Classification - RodentDataAnalytics/mwm-ml-gen GitHub Wiki
The classification process requires a default segmentation and a default labelling to be selected.
Contents
Classification Overview
The classification process described in the publication of Gehring, Tiago V., et al. was based on finding an 'optimal' classifier which would successfully classify the segments. A 10-fold cross validation was used on different classifiers with different number of clusters which were tasked to classify the segments and the classification performance was assessed by taking into account three variables: the classification error, the percentage of the trajectories that was classified (coverage) and the percentage of undefined segments. The importance of the last variable was minor, because in case of high coverage and low error the undefined segments were not taking into account.

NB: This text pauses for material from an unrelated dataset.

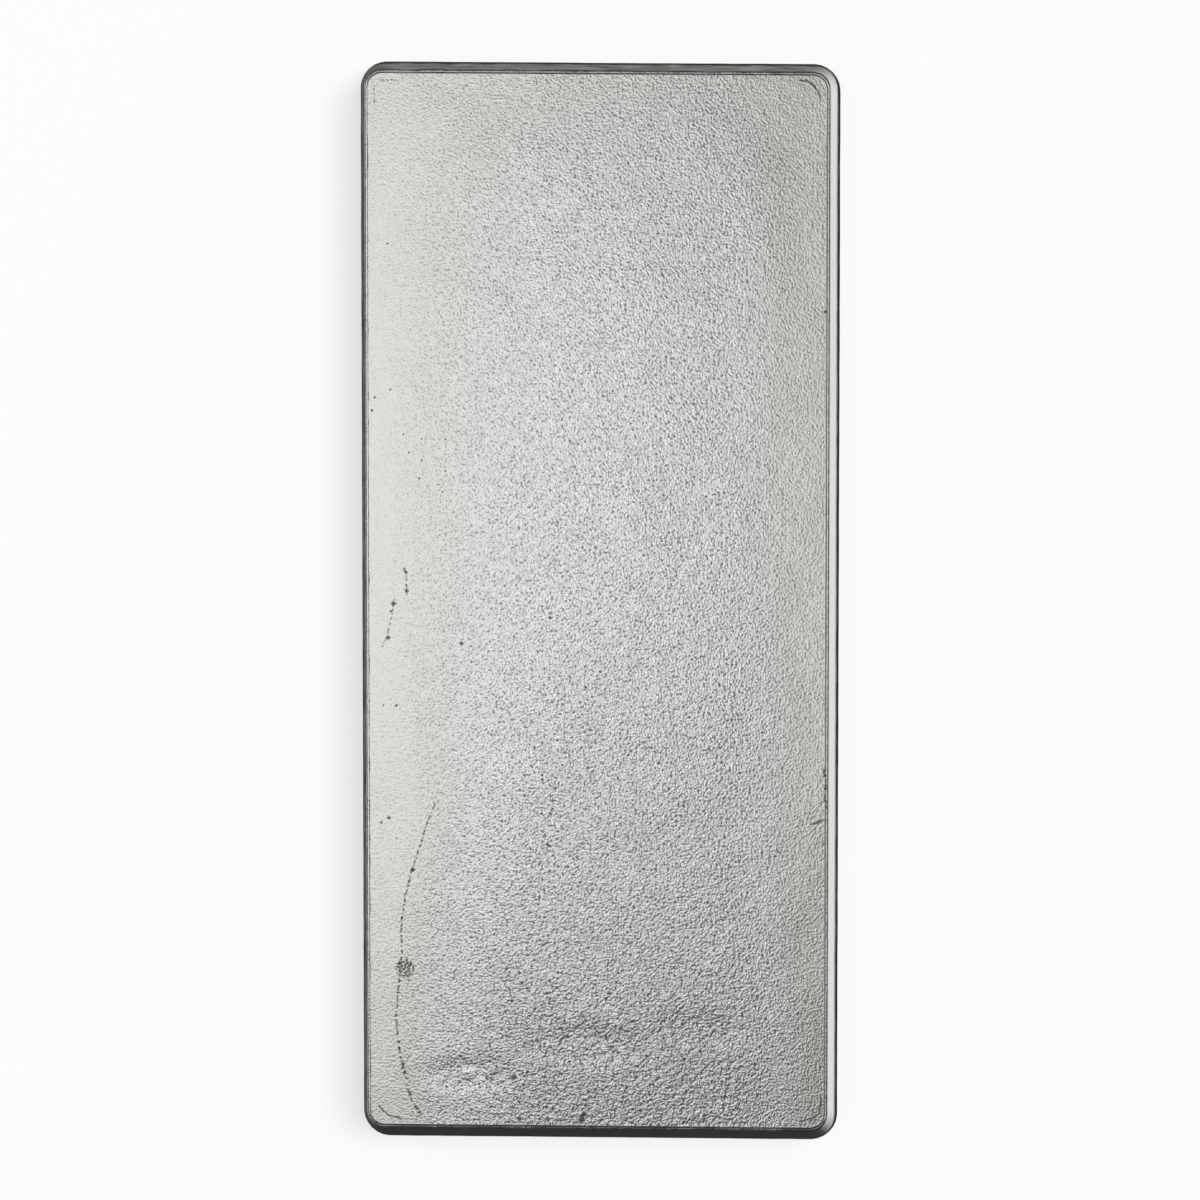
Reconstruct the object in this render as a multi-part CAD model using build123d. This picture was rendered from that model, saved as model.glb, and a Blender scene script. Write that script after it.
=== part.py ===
"""A one-kilogram silver bar, hand-poured into an open mould, lying on its fill face.

The bar is one casting. Its mould face is up: the smaller face, which froze against the mould's floor.
The side walls flare out and down at the mould's draft, and meet in rounded upright corners.
A narrow ledge, where the floor plate met the mould's walls, runs all round the mould face.
The fill face is underneath: it froze in the open air, so its edge is a soft round and its middle has sunk.

Frame: millimetres, +Z up, X across the bar, Y along it with the wider head end at +Y.
The origin is at the middle of the fill face's outline, on the surface that the bar lies on.
"""

from build123d import *

import math
import os

# Outline of the fill face, the widest section
bar_length = 117.0
head_width = 52.4
foot_width = 51.6
corner_radius = 2.9
end_skew_deg = 0.45  # the two ends fall away to the right by this much

# Height, and how far each wall leans in on its way up
bar_height = 16.55
side_lean = 1.2
end_lean = 1.95

# The ledge round the mould face
ledge_width = 0.40
ledge_drop = 0.16
wall_brow = 0.12  # the bevel between the walls and the ledge, across and down
face_brow_radius = 0.08

# The fill face's edge and its shrinkage sink
fill_edge_radius = 1.3
sink_length = 98.0
sink_width = 40.0
sink_depth = 0.7

silver_density = 10.49e-6  # kg per cubic millimetre


def section(side_inset, end_inset, height):
    """The bar's outline, moved in from its sides and ends, at a height."""
    radius = corner_radius - (side_inset + end_inset) / 3
    skew = math.tan(math.radians(end_skew_deg))
    corners = []
    for end, width in ((1, head_width), (-1, foot_width)):
        half_width = width / 2 - side_inset
        for side in (end, -end):
            x = side * half_width
            corners.append((x, end * (bar_length / 2 - end_inset) - x * skew))
    outline = make_face(Polyline(*corners, close=True))
    outline = fillet(outline.vertices(), radius)
    return Pos(0, 0, height) * outline


def drafted_block():
    """The casting's body, from the fill face up its walls and over their brow to the ledge."""
    ledge_height = bar_height - ledge_drop
    brow_height = ledge_height - wall_brow
    share = brow_height / ledge_height
    foot = section(0, 0, 0)
    brow = section(side_lean * share, end_lean * share, brow_height)
    head = section(side_lean + wall_brow, end_lean + wall_brow, ledge_height)
    return loft([foot, brow, head], ruled=True)


def face_plateau():
    """The mould face, which stands a hair above the ledge."""
    ledge_height = bar_height - ledge_drop
    plate = section(side_lean + ledge_width, end_lean + ledge_width, ledge_height)
    return extrude(plate, ledge_drop)


def shrinkage_sink():
    """The shallow hollow that the fill face draws in as the metal freezes."""
    bulge = 4 * sink_depth
    reach = 1 / math.sqrt(1 - ((bulge - sink_depth) / bulge) ** 2)
    half_axes = (sink_width / 2 * reach, sink_length / 2 * reach, bulge)
    hollow = scale(Sphere(1), by=half_axes)
    return Pos(0, 0, sink_depth - bulge) * hollow


def edges_at(solid, height, tolerance=0.01):
    """The edges that lie level at a height."""
    found = []
    for edge in solid.edges():
        box = edge.bounding_box()
        if abs(box.min.Z - height) < tolerance and abs(box.max.Z - height) < tolerance:
            found.append(edge)
    return found


def ingot():
    block = drafted_block()
    block = fillet(edges_at(block, 0), fill_edge_radius)
    bar = block + face_plateau()
    bar = fillet(edges_at(bar, bar_height), face_brow_radius)
    return bar - shrinkage_sink()


bar = ingot()
os.makedirs("parts", exist_ok=True)
export_step(bar, "parts/ingot.step")

size = bar.bounding_box().size
print(f"ingot: {size.X:.2f} x {size.Y:.2f} x {size.Z:.2f} mm")
print(f"volume {bar.volume / 1000:.2f} cm3, silver weight {bar.volume * silver_density:.4f} kg")
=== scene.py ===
# A cast silver bar on a pale floor, seen from straight above, mould face up.
# All sizes are in metres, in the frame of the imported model: X across the bar, Y along it, Z up.

import math

import bpy
import numpy as np
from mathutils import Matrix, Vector


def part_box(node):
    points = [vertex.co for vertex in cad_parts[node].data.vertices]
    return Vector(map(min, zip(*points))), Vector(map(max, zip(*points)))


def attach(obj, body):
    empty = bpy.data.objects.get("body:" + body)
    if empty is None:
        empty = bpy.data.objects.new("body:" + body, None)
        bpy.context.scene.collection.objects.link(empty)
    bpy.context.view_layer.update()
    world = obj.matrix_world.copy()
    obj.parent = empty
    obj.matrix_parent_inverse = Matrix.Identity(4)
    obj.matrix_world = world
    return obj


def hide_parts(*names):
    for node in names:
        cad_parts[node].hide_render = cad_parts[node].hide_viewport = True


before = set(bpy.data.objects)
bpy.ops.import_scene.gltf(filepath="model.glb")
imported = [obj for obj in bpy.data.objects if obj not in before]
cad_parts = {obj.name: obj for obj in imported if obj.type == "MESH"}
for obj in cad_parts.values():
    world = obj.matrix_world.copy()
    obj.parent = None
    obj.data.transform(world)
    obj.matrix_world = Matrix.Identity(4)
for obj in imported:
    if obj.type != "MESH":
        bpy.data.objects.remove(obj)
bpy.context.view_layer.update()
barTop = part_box("ingot")[1].z
mm = 0.001
tiny = 1e-9  # keeps a division clear of zero

# The outline and the walls, at the sizes of the solid that this bar stands for
bar = {
    "width": 52.0 * mm,  # halfway along
    "length": 117.0 * mm,
    "headWider": 0.8 * mm,  # how much wider the +Y end is than the -Y end
    "endSkew": math.radians(0.45),
    "cornerRadius": 2.9 * mm,
    "sideLean": 1.2 * mm,
    "endLean": 1.95 * mm,
    "skin": 0.03 * mm,  # how far the modelled surface keeps inside the solid
    "cornerBands": (3.2 * mm, 4.0 * mm),  # the bands along sides and ends in which two sides blend
}
bar["halfWidth"] = bar["width"] / 2 - bar["skin"]
bar["halfLength"] = bar["length"] / 2 - bar["skin"]
bar["height"] = barTop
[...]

The new classification is based on classification boosting with majority voting meaning that various classifiers are generated and work together (form an ensemble) in order to complete the classification. The reason for using this approach is because some real-world problems are so complex that single algorithmic classification solutions are unable to achieve high performances. In addition, the particular problem of assigning trajectory segments to behavioural strategies can be subjected and it is also prone to human error because of the manual labelling. Thus multiple classification solutions can be used to create a more robust classification and to provide a degree of confidence on forming conclusions about the dataset under investigation.
Only strong classifiers are considered throughout the classification and their goodness is assessed by the cross-validation error; if the error is equal or more than 25% (default) then the classifier is considered week. Furthermore, apart from forming an ensemble the classification results of the classifiers are used to support the classification outcome of the ensemble.
The Classification Panel
-
Default
If a segmentation and its labels are selected, the default classification automatically run theLabelling Quality
process for number of clusters from the number of different labels the user has provided increment by 2 up to 100 in order to detect and generate strong classifiers. Only classifiers with validation error lower than 25% are generated and are used in order to form an ensemble. Inside the ensemble a simple majority voting takes place meaning that for each segment votes are collected regarding in which class this segment belongs to and the strategy with the most votes wins; in case of equality the segment is marked as unclassified. -
Advanced
The advanced classification allows the user to generate his own specific classifiers, merge a portion of them or create multiple ensembles and also offers the ability of customising the majority voting by specifying a specific threshold. For more information refer to Advanced Classification. -
Default Classification:
will list all the different classifications of this project. In case a classification is not shown press the Refresh button. The selected classification will be used for the results generation and its name specifies the number of entered labels and the segmentation configuration, in case of the standalone classifiers, followed by a number of created ensembles (default is 1) and an indication of the majority voting threshold if specified (default is mr0 meaning no threshold). Example: class_1261_10388_250_07_65_1_mr0 means classification using 1261 labels on the segmentation consisted of 10388 segments with segment length of 250cm and overlap 70%; 65 classifiers were merged to form 1 ensemble and no threshold was used during majority voting.
Advanced Classification
The advanced classification brings forth another window which is split into two parts.
The classifiers panel is used to specify which classification tunings (numbers of clusters Ks) will be used on the specified segmentation using the selected labels.
-
Segmentation and Labels: One segmentation and its equivalent labels needs to be chosen from the two dropboxes.
-
Cluster: Each classifier is described by its number of clusters. The user has the ability to define specific numbers of clusters and for each one a classifier will be created. If two numbers are separated by ' : ', for example 15:17 then 3 classifiers will be created with number of clusters 15, 16, 17.
-
Generate Classifiers
Pressing this button will result in the generation of classifiers depending on the options specified.
The merging panel is used to set up the ensemble procedure. Having generating the classifiers the box on the left side of the window will list the available classifiers pools (each segmentation has its own classifiers).
-
Classifiers per group: Specifies how many classifiers will be used from the pool for the final classification of the segments. In case more classifiers than the ones available are specified an error message will pop-up; in case more classifiers are specified then they will be picked at random from the pool.
-
Iterations: Specifies how many ensembles will be created. Since the classifiers are selected at random in the case that a small sample of them has been specified each ensemble is going to be different.
-
Merging Rule: Currently only one rule is available, the majority voting. By pressing the button
Rule Options
the user can set a threshold for the winning strategy. For example if the strategy Thigmotaxis for a specific segment has 4 votes out of 10 and the Incursion strategy 5 out of 10 the Incursion wins but with a threshold of 80 (meaning 80%) there is no winning strategy thus this segment is marked as unclassified. In case of draw then the segment is again marked as unclassified. The rule options are rest to their defaults if another pool is selected. -
Specified: Lists all the different classifiers of the pool and only the selected ones are taking part in the ensemble(s) formation(s). In case specific classifiers are selected this button will turn red.
-
Merge: Pressing this button executes the merging procedure with the defined settings.
The Refresh
button refreshes the classifiers pool list in case some pools are not appearing. When the classification is finished the user can close this window and return to the main menu.